Rep. Courtenay Sprunger, R-Kalispell, told the committee last week that the fund would stave off the need for the state to increase the gas tax to pay for infrastructure, while helping to address some of the maintenance backlog that continues to grow across the state.

Under the proposal, $15 million would be available each year for the Department of Transportation to use for grants that require a state match — particularly those available under the Infrastructure Investment and Jobs Act signed into law by President Joe Biden in 2021.

With the relatively low matching ratios required for the federal funds, department administrator Larry Flynn told the committee that the $100 million could be used to leverage up to $750 million in federal grants.

House Bill 251

Another proposal from the governor’s budget would create a $125 million account to pay down the state’s general obligation bonds and other liabilities. It would also drop $18 million into an account to pay for a statewide public safety communication system.

Democrats on the committee opposed this proposal, again requesting to first decide how to balance other needs before committing funding to the bill.

Ongoing revenue

Those four bills, currently weighing in at slightly over $1 billion, account for the pieces of the legislative package that pull money out of the state’s surplus, or one-time-only funds. Identical language inserted by the committee halves the amounts in each bill if anything within the entire six-bill package fails to make it into law.

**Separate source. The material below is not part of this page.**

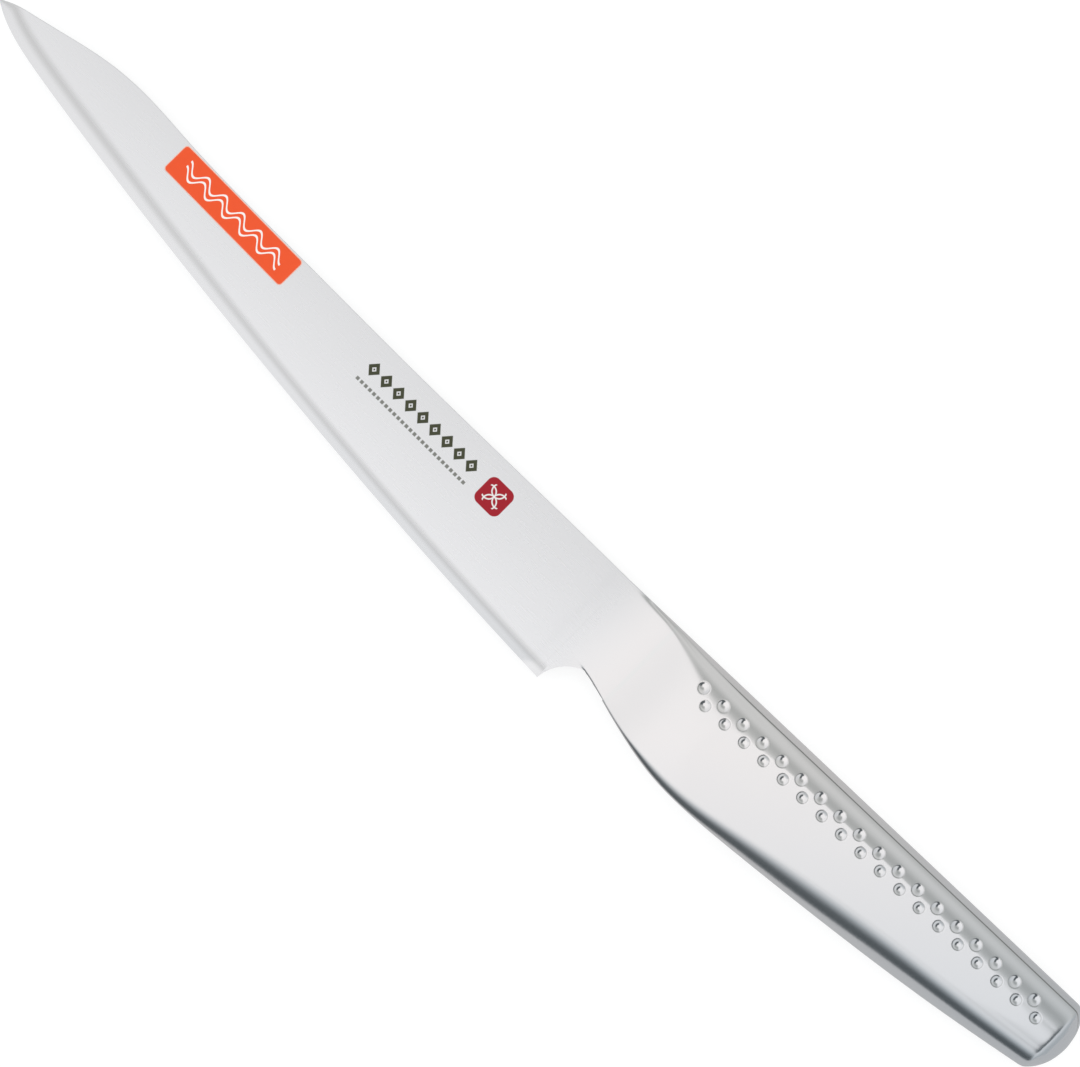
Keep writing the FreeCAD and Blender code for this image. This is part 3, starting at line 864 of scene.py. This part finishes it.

But tied it with those are also two bills that affect future revenues by cutting taxes on capital gains and business equipment in the state.

House Bill 212 would build on legislation last year that hike the exemption on Montana’s business equipment tax, which had long been in the cross-hairs of Republican lawmakers as a barrier to attracting new businesses into the state. After raising exemption from $100,000 to $300,000 in 2021, Republicans are now proposing a further increase, meaning businesses wouldn’t pay taxes on that first $1 million spent on equipment.

The tax is paid to local governments, and the bill would put the state on the hook for reimbursing those entities for the lost revenue. The measure is projected to cost the state about $9 million a year in lost tax revenue.

In a hearing last week, the bill’s sponsor, Rep. Josh Kassmier, R-Fort Benton, said doing so would mean another 5,000 businesses in Montana would be exempt from the business equipment tax. It was backed by business groups and industry associations including chambers of commerce and organizations representing farmers, dentists, petroleum, coal mining and trucking companies.

Democrats on the committee, along with the Montana Budget and Policy Center, questioned whether giving further tax breaks to businesses was a good idea with a possible recession on the horizon.

“While the state sits on a health surplus today, there is economic uncertainty on the horizon, and chipping away at our ongoing tax base will chip away at our ability to make healthy investments,” the center’s research director Rose Bender said last week.

Republicans have argued that lowering taxes on businesses makes the state more attractive to new companies looking to invest and in turn, would bring more income into the state.

Rep. Llew Jones, a Conrad Republican who chairs the committee, referred to his personal business experience, selling heavy equipment to farm and ranch operators in the state.

“I can tell you, they’re well aware of the tax,” Jones said “They bring the tax up often and they do base even the timing of what they do (on it), because a 3% tax on a big number is a big number.”

The bill passed 15-8, with all Democrats opposing it and all but one Republican voting in favor.

The final bill in the bundle, House Bill 221, would lower the state’s capital gains tax. Changes to the way Montana taxes the profits made from selling real estate, stocks and other assets are already set to take effect in 2024.

Caferro argued that the bill’s benefits would accrue largely to the richest Montanans, who tend to get more of their income from investments than lower-income residents.

Republicans on the committee noted that capital gains taxes would decrease across the income scale, and again argued that doing so would help attract businesses and high-income earners.